I’d like to get this effect into a poem. A poem that gives the sense you shouldn’t be reading it like this, it’s assembled to do something else, you caught it while it was waiting to be ready.

Tuesday, March 06, 2007

Dept. of Things Learned in Downtown Portland

OPERATION ENDURING FREEDOM fits badly on the back of a silk-stitched black bomber jacket.

Monday, March 05, 2007

Dept. of the Probably Already Thought


Neutral Milk Hotel - tubas + '80s synth = emo?

REVISED EQUATION (for Mike Young)
Neutral Milk Hotel - tubas + synths - poetry = emo.

Now this is a post about poetry.

Friday, March 02, 2007

International Tangents

Rob Fitterman's reading with Gale Czerski and Jared Hayes tomorrow night at Tangent. Starts at 7, but there's food and the space makes rain look good so coming early for dinner’s not a bad idea.

Sunday at PSU, Portland writers Erin Ergenbright, Kaia Sand, Katie Ford, Lisa Steinman, Maryrose Larkin, and Natalie Serber get a jump on International Women’s Day with a reading to celebrate in the Smith Memorial Student Union, Rm. 323, 1:30.

Thursday, March 01, 2007

"Vortex of Suppression"


The guy cutting my hair the other day at Bishops told me he moved to Portland "to save the world and all that good stuff," studies PolySci at PSU, catches 3 to 4 indie rock shows a week (the "Low Dough Show" at Dante's on Thursdays is a favorite), and once met the unofficial spokesman for the Earth Liberation Front in line at a local post office, soon after his (the spokesman's) vegan bakery was shut down by the FBI. My stylist is writing a thesis on the ELF and its tactics so they talked for over an hour.

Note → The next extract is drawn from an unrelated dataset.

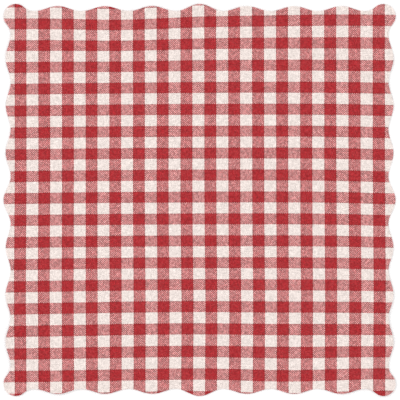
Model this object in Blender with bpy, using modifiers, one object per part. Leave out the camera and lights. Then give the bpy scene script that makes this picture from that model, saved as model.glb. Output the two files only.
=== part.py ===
"""Scalloped gingham tablecloth, laid flat on a table top.

A checked face cloth with its edge turned under, a facing of the same cloth in four mitred strips
that finishes the scallops from below, and the seams that hold them together. Metres, +Z up, the
table top at z = 0, the origin under the middle of the cloth and +Y towards its back edge.
"""

import math

import bmesh
import bpy
from mathutils import Vector

# The outline. Crests are its outermost points, and valleys the innermost points between lobes.
CLOTH_WIDTH = 0.838  # along X, crest to crest of the corner lobes
CLOTH_LENGTH = 0.838  # along Y, the same
LOBES_ACROSS = 7  # on the front and back edges, between the corner lobes
LOBES_ALONG = 7  # on the left and right edges
LOBE_DEPTH = 0.0107  # valley to crest of an ordinary lobe
TALL_LOBE_DEPTH = 0.0154  # valley to crest of each edge's middle lobe and of the corner lobes
CORNER_RADIUS = 0.026  # the round of a corner lobe
CORNER_REACH = 0.0653  # from a corner's crest line to the first valley beside it

# The cloth and the thread.
FACE_THICKNESS = 0.00045
FACING_THICKNESS = 0.00035
FACING_WIDTH = 0.045  # from the valleys to the facing's inner edge
FACING_SET_BACK = 0.0008  # the facing is rolled this far under the face cloth's edge
SEAM_ALLOWANCE = 0.006  # turned in all round, on the face cloth and on the facing
THREAD = 0.0003  # diameter of the sewing thread
EDGE_SEAM_INSET = 0.0015  # the edge seam's distance inside the outline

# Clearances.
FOLD_GAP = 0.0001  # between the two plies of one turned edge
PLY_GAP = 0.0003  # between two pieces that touch
RIDGE_SHOULDER = 0.0015  # past the turned edges the face cloth stays high for this far
RIDGE_RUN = 0.005  # and then comes down onto the facing over this length
FACING_STEP_RUN = 0.010  # beyond the facing it comes down onto the table over this length
STEP_START = 0.003  # and this far past the facing's inner edge
INNER_CORNER_RADIUS = 0.006  # the round of that step's corners

# How finely the outline is cut into straight pieces.
STEPS_PER_LOBE = 8
STEPS_PER_CORNER_ARC = 4  # on each half of a corner's round
STEPS_PER_FILLET = 2  # on the hollow arc from a corner's round to its first valley

HALF_WIDTH = CLOTH_WIDTH / 2
HALF_LENGTH = CLOTH_LENGTH / 2
FACING_EDGE = TALL_LOBE_DEPTH + FACING_WIDTH  # crest line to the facing's inner edge
STEPS_PER_CORNER = STEPS_PER_CORNER_ARC + STEPS_PER_FILLET

# Heights of the plies' middle surfaces, from the table up. The edge seam lies between the two
# turned allowances.
FACING_Z = FACING_THICKNESS / 2
FACING_ALLOWANCE_Z = FACING_Z + FACING_THICKNESS + FOLD_GAP
EDGE_SEAM_Z = FACING_ALLOWANCE_Z + FACING_THICKNESS / 2 + PLY_GAP + THREAD / 2
FACE_ALLOWANCE_Z = EDGE_SEAM_Z + THREAD / 2 + PLY_GAP + FACE_THICKNESS / 2
FACE_RIDGE_Z = FACE_ALLOWANCE_Z + FACE_THICKNESS + FOLD_GAP
FACE_ON_FACING_Z = FACING_THICKNESS + PLY_GAP + FACE_THICKNESS / 2
FACE_ON_TABLE_Z = FACE_THICKNESS / 2


def clear_scene():
    for obj in list(bpy.data.objects):
        bpy.data.objects.remove(obj, do_unlink=True)


def make_collection(name):
    collection = bpy.data.collections.new(name)
    bpy.context.scene.collection.children.link(collection)
    return collection


def make_material(name, color, roughness):
    material = bpy.data.materials.new(name)
    material.use_nodes = True
    shader = material.node_tree.nodes["Principled BSDF"]
    shader.inputs["Base Color"].default_value = (*color, 1.0)
    shader.inputs["Roughness"].default_value = roughness
    shader.inputs["Metallic"].default_value = 0.0
    return material


def make_gingham(name):
    """The red and white check, as its average colour."""
    return make_material(name, (0.60, 0.25, 0.24), 0.85)


def make_thread_cotton():
    """Off-white sewing cotton."""
    return make_material("thread_cotton", (0.82, 0.76, 0.70), 0.6)


# --- The outline ---------------------------------------------------------------------------


def lobe_run(half_side, lobes):
    """Points along one edge's lobes, as (distance along the edge from its middle, depth below the
    crest line, slope of that depth). The lobes are cosine waves, so they meet smoothly."""
    pitch = 2 * (half_side - CORNER_REACH) / lobes
    points = []
    for step in range(lobes * STEPS_PER_LOBE + 1):
        along = step / STEPS_PER_LOBE
        lobe = min(int(along), lobes - 1)
        height = TALL_LOBE_DEPTH if 2 * lobe + 1 == lobes else LOBE_DEPTH
        turn = 2 * math.pi * (along - lobe)
        rise = height * (1 - math.cos(turn)) / 2
        slope = -height * math.pi / pitch * math.sin(turn)
        points.append(((along - lobes / 2) * pitch, TALL_LOBE_DEPTH - rise, slope))
    return points


def corner_run():
    """Points of half a corner lobe, from its first valley to its diagonal, as (distance from one
    crest line, distance from the other, outward direction). The round is an arc that touches both
    crest lines, and a hollow arc joins it to the valley."""
    reach = CORNER_REACH - CORNER_RADIUS
    drop = CORNER_RADIUS - TALL_LOBE_DEPTH
    fillet = (reach**2 + drop**2 - CORNER_RADIUS**2) / (2 * TALL_LOBE_DEPTH)
    centre = Vector((CORNER_RADIUS, CORNER_RADIUS))
    fillet_centre = Vector((CORNER_REACH, TALL_LOBE_DEPTH - fillet))
    between = (fillet_centre - centre).normalized()
    touch = math.atan2(between.y, between.x)
    points = []
    for step in range(1, STEPS_PER_FILLET):
        angle = math.pi / 2 + (touch + math.pi / 2) * step / STEPS_PER_FILLET
        inward = Vector((math.cos(angle), math.sin(angle)))
        points.append((fillet_centre + fillet * inward, -inward))
    diagonal = -3 * math.pi / 4
    for step in range(STEPS_PER_CORNER_ARC + 1):
        angle = touch + (diagonal - touch) * step / STEPS_PER_CORNER_ARC
        outward = Vector((math.cos(angle), math.sin(angle)))
        points.append((centre + CORNER_RADIUS * outward, outward))
    return points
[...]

It seemed like a good time to mention the author of the Sexiest Poem of 2006 and his recent interview on Bob McChesney's Media Matters. (Scroll down to Jan. 21, 2007.) Global warming and suppressed dissent in 50 sharp minutes, with a little Jean Seberg thrown in along the way.

The stylists of Portland are also sure to appreciate Boykoff's new book, Beyond Bullets: The Suppression of Dissent in the United States, when it comes out with AK Press this spring. Me too.